◆ SUPPLIED DATA ◆

◇ ◇ ◇

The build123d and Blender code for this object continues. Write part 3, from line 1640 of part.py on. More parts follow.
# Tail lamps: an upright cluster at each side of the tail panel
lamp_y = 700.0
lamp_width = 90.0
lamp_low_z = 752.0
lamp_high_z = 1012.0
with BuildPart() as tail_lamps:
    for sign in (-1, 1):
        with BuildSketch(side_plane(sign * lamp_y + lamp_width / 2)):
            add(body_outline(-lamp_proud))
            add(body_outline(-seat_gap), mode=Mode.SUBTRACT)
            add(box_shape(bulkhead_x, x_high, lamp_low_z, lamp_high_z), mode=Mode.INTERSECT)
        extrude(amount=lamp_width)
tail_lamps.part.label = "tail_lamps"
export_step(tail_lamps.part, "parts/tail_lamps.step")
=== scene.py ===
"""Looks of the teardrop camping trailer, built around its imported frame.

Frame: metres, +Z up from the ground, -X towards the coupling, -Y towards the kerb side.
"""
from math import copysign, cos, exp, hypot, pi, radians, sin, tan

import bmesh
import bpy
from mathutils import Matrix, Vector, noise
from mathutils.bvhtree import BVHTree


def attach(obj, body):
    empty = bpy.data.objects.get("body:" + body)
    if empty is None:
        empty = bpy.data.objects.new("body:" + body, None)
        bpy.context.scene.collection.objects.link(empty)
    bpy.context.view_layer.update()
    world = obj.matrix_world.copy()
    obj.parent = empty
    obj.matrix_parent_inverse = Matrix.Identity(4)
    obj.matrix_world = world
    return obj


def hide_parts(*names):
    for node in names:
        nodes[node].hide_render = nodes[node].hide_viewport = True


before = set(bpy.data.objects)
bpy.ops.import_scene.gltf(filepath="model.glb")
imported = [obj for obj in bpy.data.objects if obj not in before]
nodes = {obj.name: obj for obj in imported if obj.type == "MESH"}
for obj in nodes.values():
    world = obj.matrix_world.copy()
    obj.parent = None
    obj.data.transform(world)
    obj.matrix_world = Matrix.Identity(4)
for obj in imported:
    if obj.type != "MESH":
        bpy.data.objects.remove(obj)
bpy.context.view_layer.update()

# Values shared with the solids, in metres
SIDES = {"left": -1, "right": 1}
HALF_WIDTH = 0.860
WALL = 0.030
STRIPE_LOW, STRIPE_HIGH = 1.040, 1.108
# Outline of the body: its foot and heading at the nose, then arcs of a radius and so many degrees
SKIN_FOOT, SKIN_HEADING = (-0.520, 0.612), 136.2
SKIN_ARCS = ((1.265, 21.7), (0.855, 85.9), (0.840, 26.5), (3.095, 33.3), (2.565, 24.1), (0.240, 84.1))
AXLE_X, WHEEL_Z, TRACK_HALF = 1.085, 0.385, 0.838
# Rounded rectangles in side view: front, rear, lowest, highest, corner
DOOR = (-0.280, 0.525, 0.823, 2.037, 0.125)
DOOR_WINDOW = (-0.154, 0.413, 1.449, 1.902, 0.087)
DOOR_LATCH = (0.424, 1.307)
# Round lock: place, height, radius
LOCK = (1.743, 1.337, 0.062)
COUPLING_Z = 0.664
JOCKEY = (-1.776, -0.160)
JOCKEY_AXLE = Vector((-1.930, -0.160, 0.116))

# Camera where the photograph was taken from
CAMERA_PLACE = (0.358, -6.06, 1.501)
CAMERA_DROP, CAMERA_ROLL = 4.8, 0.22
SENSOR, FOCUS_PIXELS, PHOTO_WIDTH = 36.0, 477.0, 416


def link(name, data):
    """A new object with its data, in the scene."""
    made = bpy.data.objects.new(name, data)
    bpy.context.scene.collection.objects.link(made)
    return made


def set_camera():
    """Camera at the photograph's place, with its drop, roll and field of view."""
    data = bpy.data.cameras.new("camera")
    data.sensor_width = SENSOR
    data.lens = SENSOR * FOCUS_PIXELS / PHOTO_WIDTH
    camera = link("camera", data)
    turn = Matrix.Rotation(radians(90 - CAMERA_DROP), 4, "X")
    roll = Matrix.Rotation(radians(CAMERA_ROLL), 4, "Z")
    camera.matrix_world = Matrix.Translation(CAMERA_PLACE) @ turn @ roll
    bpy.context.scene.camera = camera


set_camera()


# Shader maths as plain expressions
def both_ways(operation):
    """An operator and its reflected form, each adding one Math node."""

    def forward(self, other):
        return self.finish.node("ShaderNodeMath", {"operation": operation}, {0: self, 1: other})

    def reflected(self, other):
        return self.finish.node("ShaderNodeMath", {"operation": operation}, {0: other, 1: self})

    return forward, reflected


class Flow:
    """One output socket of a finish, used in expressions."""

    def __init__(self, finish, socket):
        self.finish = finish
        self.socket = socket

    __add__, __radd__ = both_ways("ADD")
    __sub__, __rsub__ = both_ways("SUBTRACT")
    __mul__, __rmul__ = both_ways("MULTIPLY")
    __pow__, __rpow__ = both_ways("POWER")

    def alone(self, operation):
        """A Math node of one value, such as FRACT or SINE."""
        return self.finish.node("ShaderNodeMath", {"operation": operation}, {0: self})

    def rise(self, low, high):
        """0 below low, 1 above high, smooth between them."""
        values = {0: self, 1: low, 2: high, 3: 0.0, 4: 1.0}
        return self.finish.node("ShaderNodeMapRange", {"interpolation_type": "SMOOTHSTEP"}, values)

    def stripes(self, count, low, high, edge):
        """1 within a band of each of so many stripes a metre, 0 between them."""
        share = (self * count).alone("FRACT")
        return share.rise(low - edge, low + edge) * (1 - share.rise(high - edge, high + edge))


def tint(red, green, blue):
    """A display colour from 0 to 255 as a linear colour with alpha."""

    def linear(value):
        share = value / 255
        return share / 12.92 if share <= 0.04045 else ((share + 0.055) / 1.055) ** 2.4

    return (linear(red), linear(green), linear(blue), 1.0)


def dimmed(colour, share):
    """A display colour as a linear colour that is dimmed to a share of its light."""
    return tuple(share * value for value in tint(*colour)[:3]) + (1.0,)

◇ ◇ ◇

◆ REQUIRED TASK ◆
Go through the material above and output exactly the lines from the one containing "with BuildPart() as" through the one containing "bpy.data.objects.remove(obj)".

◆ FULL ANSWER ◆
with BuildPart() as tail_lamps:
    for sign in (-1, 1):
        with BuildSketch(side_plane(sign * lamp_y + lamp_width / 2)):
            add(body_outline(-lamp_proud))
            add(body_outline(-seat_gap), mode=Mode.SUBTRACT)
            add(box_shape(bulkhead_x, x_high, lamp_low_z, lamp_high_z), mode=Mode.INTERSECT)
        extrude(amount=lamp_width)
tail_lamps.part.label = "tail_lamps"
export_step(tail_lamps.part, "parts/tail_lamps.step")
=== scene.py ===
"""Looks of the teardrop camping trailer, built around its imported frame.

Frame: metres, +Z up from the ground, -X towards the coupling, -Y towards the kerb side.
"""
from math import copysign, cos, exp, hypot, pi, radians, sin, tan

import bmesh
import bpy
from mathutils import Matrix, Vector, noise
from mathutils.bvhtree import BVHTree


def attach(obj, body):
    empty = bpy.data.objects.get("body:" + body)
    if empty is None:
        empty = bpy.data.objects.new("body:" + body, None)
        bpy.context.scene.collection.objects.link(empty)
    bpy.context.view_layer.update()
    world = obj.matrix_world.copy()
    obj.parent = empty
    obj.matrix_parent_inverse = Matrix.Identity(4)
    obj.matrix_world = world
    return obj


def hide_parts(*names):
    for node in names:
        nodes[node].hide_render = nodes[node].hide_viewport = True


before = set(bpy.data.objects)
bpy.ops.import_scene.gltf(filepath="model.glb")
imported = [obj for obj in bpy.data.objects if obj not in before]
nodes = {obj.name: obj for obj in imported if obj.type == "MESH"}
for obj in nodes.values():
    world = obj.matrix_world.copy()
    obj.parent = None
    obj.data.transform(world)
    obj.matrix_world = Matrix.Identity(4)
for obj in imported:
    if obj.type != "MESH":
        bpy.data.objects.remove(obj)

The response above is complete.